GIVEN TASK – Copy each line in which the string "materials" occurs.

SUPPLIED MATERIAL –
_____
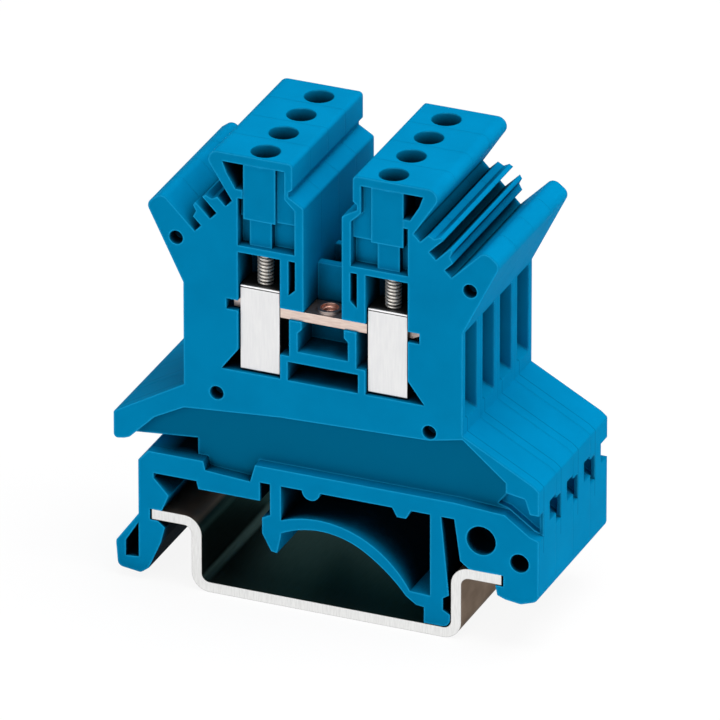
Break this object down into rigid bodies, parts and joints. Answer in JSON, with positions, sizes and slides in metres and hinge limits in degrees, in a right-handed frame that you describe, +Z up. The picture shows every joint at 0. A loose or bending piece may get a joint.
_____
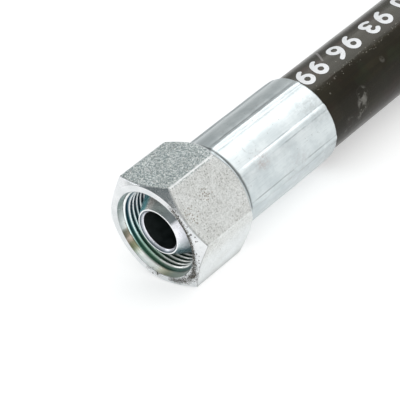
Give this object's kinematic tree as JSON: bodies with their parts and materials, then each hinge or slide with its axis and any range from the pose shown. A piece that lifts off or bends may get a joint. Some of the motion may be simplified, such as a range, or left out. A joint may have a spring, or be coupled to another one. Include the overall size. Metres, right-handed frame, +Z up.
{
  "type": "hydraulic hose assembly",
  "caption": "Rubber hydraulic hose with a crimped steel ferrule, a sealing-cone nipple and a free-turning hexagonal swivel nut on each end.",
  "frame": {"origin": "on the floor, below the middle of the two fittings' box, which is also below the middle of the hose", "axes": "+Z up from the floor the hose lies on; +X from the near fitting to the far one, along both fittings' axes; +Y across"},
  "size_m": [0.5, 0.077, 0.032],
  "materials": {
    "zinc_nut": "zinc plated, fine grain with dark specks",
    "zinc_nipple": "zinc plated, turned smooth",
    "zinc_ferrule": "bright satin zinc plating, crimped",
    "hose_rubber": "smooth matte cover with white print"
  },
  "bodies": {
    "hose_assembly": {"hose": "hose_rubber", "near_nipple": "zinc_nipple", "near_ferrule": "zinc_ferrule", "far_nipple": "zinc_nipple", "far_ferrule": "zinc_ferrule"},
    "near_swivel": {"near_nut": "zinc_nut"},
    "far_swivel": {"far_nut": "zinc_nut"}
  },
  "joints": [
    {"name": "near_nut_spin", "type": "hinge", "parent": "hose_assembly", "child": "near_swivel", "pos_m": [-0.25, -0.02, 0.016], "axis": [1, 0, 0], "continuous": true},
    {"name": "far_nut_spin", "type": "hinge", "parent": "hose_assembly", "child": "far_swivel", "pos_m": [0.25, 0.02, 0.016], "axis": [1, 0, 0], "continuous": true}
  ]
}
_____
TASK SOLUTION –
Give this object's kinematic tree as JSON: bodies with their parts and materials, then each hinge or slide with its axis and any range from the pose shown. A piece that lifts off or bends may get a joint. Some of the motion may be simplified, such as a range, or left out. A joint may have a spring, or be coupled to another one. Include the overall size. Metres, right-handed frame, +Z up.
  "materials": {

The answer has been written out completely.